Note-se que os textos de 1900 alcançaram enorme sucesso junto ao público em geral, ao contrário dos textos de 1905, quando o primeiro (“O chiste e sua relação com o Inconsciente”) foi e é até hoje, desprezado, mesmo pelos psicanalistas e o segundo, (“Os três ensaios sobre a teoria sexual”), foi fortemente condenado, por admitir o caráter perverso polimorfo à sexualidade infantil.

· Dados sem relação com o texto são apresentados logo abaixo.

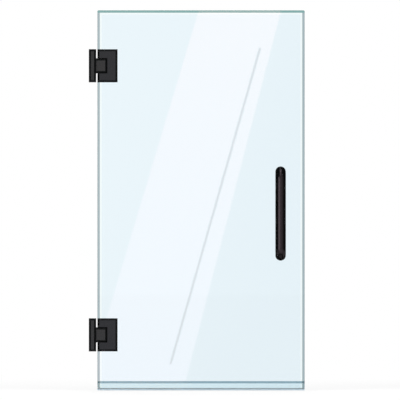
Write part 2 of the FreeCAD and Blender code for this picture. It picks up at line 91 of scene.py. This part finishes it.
class Graph:
    def __init__(self, tree):
        self.tree = tree
        tree.nodes.clear()

    def add(self, kind, settings=None, inputs=None, output=0):
        # any node: its settings come first, then its sockets, by name or by number
        node = self.tree.nodes.new(kind)
        for name, value in (settings or {}).items():
            setattr(node, name, value)
        for name, value in (inputs or {}).items():
            if isinstance(value, Wire):
                self.tree.links.new(value.socket, node.inputs[name])
            else:
                node.inputs[name].default_value = value
        if len(node.outputs) == 0:   # the end of a material or a world
            return None
        return Wire(self, node.outputs[output])

    def place(self, kind="Object"):
        # three values: where a point lies in the frame's own metres, or a direction in the world
        spot = self.add("ShaderNodeTexCoord", output=kind)
        return [self.add("ShaderNodeSeparateXYZ", None, {0: spot}, axis) for axis in range(3)]

    def ray(self, kind):
        return self.add("ShaderNodeLightPath", output=kind)

    def step(self, value, low, high, start=0.0, end=1.0):
        # an eased step from start to end while value goes from low to high
        settings = {"interpolation_type": "SMOOTHSTEP"}
        inputs = {"Value": value, "From Min": low, "From Max": high, "To Min": start, "To Max": end}
        return self.add("ShaderNodeMapRange", settings, inputs)

    def fade(self, value, low, high, start=1.0):
        # an eased step down to nothing
        return self.step(value, low, high, start, 0.0)

    def noise(self, size, detail, stretch=(1.0, 1.0, 1.0)):
        # cloudy noise from 0 to 1 whose blotches are about this many metres across
        spot = self.add("ShaderNodeTexCoord", output="Object")
        grown = self.add("ShaderNodeVectorMath", {"operation": "MULTIPLY"}, {0: spot, 1: stretch})
        inputs = {"Vector": grown, "Scale": 1.0 / size, "Detail": detail}
        return self.add("ShaderNodeTexNoise", None, inputs)

    def blend(self, factor, first, second):
        # sockets 6 and 7 of a Mix node are its colours, and output 2 is their blend
        return self.add("ShaderNodeMix", {"data_type": "RGBA"}, {0: factor, 6: first, 7: second}, 2)

    def mixShader(self, factor, first, second):
        return self.add("ShaderNodeMixShader", None, {0: factor, 1: first, 2: second})

    def bump(self, height, strength, depth):
        inputs = {"Height": height, "Strength": strength, "Distance": depth}
        return self.add("ShaderNodeBump", None, inputs)

    def glow(self, light):
        return self.add("ShaderNodeEmission", None, {"Color": light, "Strength": 1.0})


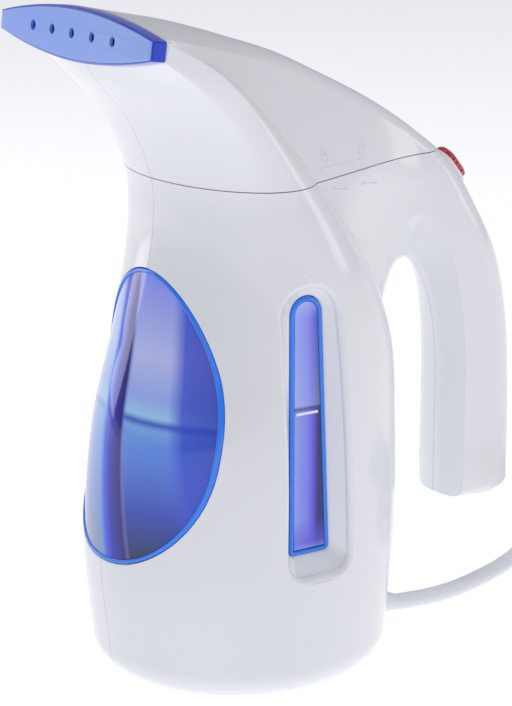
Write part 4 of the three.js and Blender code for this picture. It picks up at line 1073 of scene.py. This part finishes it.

E, finalmente, só em 1927, ele publica “O Humor”. Seria mera coincidência ou há alguma relação entre o chiste e a sexualidade? Como vêem até hoje esse é um tema pouco abordado pelos analistas. Lacan mesmo, na “A direção da cura e os princípios do seu poder”, não se refere ao uso do chiste ou do humor, como forma de abordagem da posição do sujeito frente ao gozo.

Mas no Seminário 5, “As formações do Inconsciente”, Lacan vai buscar na comédia antiga, Aristophanes, quando zomba de Sócrates, o que ele chama de apogeu de uma obra-prima ímpar, para dizer que “o isso calça as botas da linguagem”. (p. 140/141).

Fala sério, Lacan!!

 

Bibliografia

Birman, Joel. Frente e verso. In: Slavutzky, A; Kupermann, D. (org). Seria trágico… se não fosse cômico. Rio de Janeiro: Civilização Brasileira, 2005.
Freud, S. Obras Completas volume 7: O chiste e sua relação com o inconsciente, imago, Rio de Janeiro, 1905/2006.
————- Obras Completas volume 17: O Humor, Imago, Rio de Janeiro, 1927/2006.
Lacan, J. Televisão in Escritos, Zahar Ed. Rio de Janeiro, 1975/2006.
————- Seminário 5, As formações do inconsciente, zahar, 1999.
Laurent, J. L’interprétation événement”, La Cause du Désir, no. 100, revista de l’Ecole de la Cause Freudienne, 2018.
Miller, Jean-Jacques. Les affects dans l’expérience analytique, La Cause du Désir, no. 93, revista de l’Ecole de la Cause Freudienne, 2016.
Safatle, V. (2005). Sobre um riso que não reconcilia: Ironia e certos modos de funcionamento da ideologia. Margem esquerda: Ensaios marxistas (pp. 131-145). São Paulo: Boitempo.